Detachable magazines matter because if one can be snapped out quickly and another snapped in, a gunman can keep firing into a crowd. The tougher and more time consuming it is to reload, the easier it is for victims to tackle their assailant or flee.

"That's what saved lives in Tuscon [when then-Congresswoman Gabrielle Giffords was shot]. ... The killer was apprehended while reloading his gun. He was wrestled down," said Williams, Steinberg's spokesman.

The killer fumbled and dropped the magazine in that 2011 assault, which left six people dead and Giffords with brain injuries. California's laws, in essence, try to impose that kind of fumbling time by preventing easy reloading and making big magazines tougher to get. The state's limits on magazine size and detachability earn it a 10 out of 10 on the Brady scorecard, the only state to rank so high.

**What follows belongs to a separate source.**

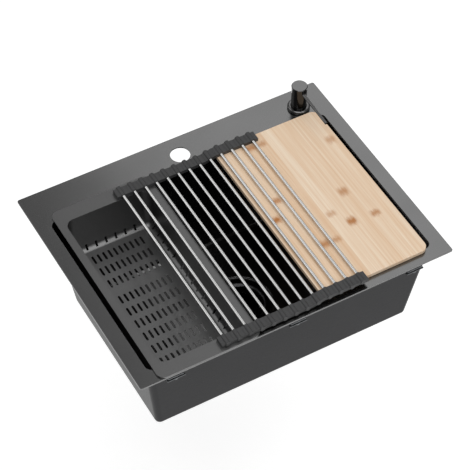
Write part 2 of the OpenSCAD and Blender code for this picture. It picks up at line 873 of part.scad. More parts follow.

In response, weapons makers designed a magazine that slips off not by hand, but with a tool -- either a push from bullet into a "bullet button" or a swift nudge from another small, easily pocketed device.

Manufacturers also began selling "repair kits" for older, larger magazines that can hold 30 bullets. The kits can be assembled into the larger magazines, but in California they come with warnings that they are intended to be used only for repairs.

Other tactics include selling magazines big enough to hold 30 bullets, but with a dowel or flimsy plastic part to prevent them from being loaded with more than 10. "The part is cheap plastic and can be twisted off," said Steve Lindley, chief of the Bureau of Firearms in the state Department of Justice. Then some gun makers are moving or redesigning where the stock is or at how much of an angle it protrudes, to try to produce Rambo-looking machinery that nonetheless is legal in California.

Those four workarounds -- the bullet button, the magazine repair kit, easily altered magazines, and changing stock designs -- are the most common right now, Lindley said, although others crop up continually.

During the last election, Democrats swept into the state Legislature in such numbers that both the Senate and the Assembly have Democratic super-majorities, and gun bills are already starting to move in both houses.

The provisions of each measure could keep shifting over the next few months, but currently among them are SB 47 by state Sen. Leland Yee, which would close the bullet button loophole; AB 48 by Assemblywoman Nancy Skinner, which would make it illegal to own a large-capacity magazine that holds more than 10 bullets; and SB 53 by Sen. Kevin De Leon, which would require an annual permit and a background check for anyone who wants to buy ammunition.

With the Connecticut school shooting still fresh in lawmakers' minds, more measures are likely to crop up before the end of the month, which is the formal deadline for introducing new bills.

Williams expects the Democratic caucus to work together on other needed public safety legislation, and to pass some bills into law by September.

"The talk of what needs to be done is framed as gun control, but that's not the objective here. The objective is to support responsible sportsmen and sportswomen while lowering the possibility of massacres in public spaces," Williams said. Gun control is one piece of that, he said, because "the data is unequivocal" that tighter regulations translate into less violence and fewer deaths.

Meanwhile, in Washington, D.C., President Obama has asked Vice President Biden to take charge of the administration's legislative response to the shootings, and California Sen. Dianne Feinstein has said she'll introduce a bill this month to ban selling or making assault weapons and high-capacity ammunition feeding devices. Although her bill in many ways would be modeled after California law, it would include a bullet button ban and other provisions to try to thwart known workarounds.

Even so, a Biden adviser told the New York Times last month that it's tough to actually ban assault weapons because their manufacturers respond so quickly. But even if the federal vote is largely symbolic, former U.S. Sen. Ted Kaufman said, that symbolism is important. "You send a message when you don't do anything," Kaufman told the Times.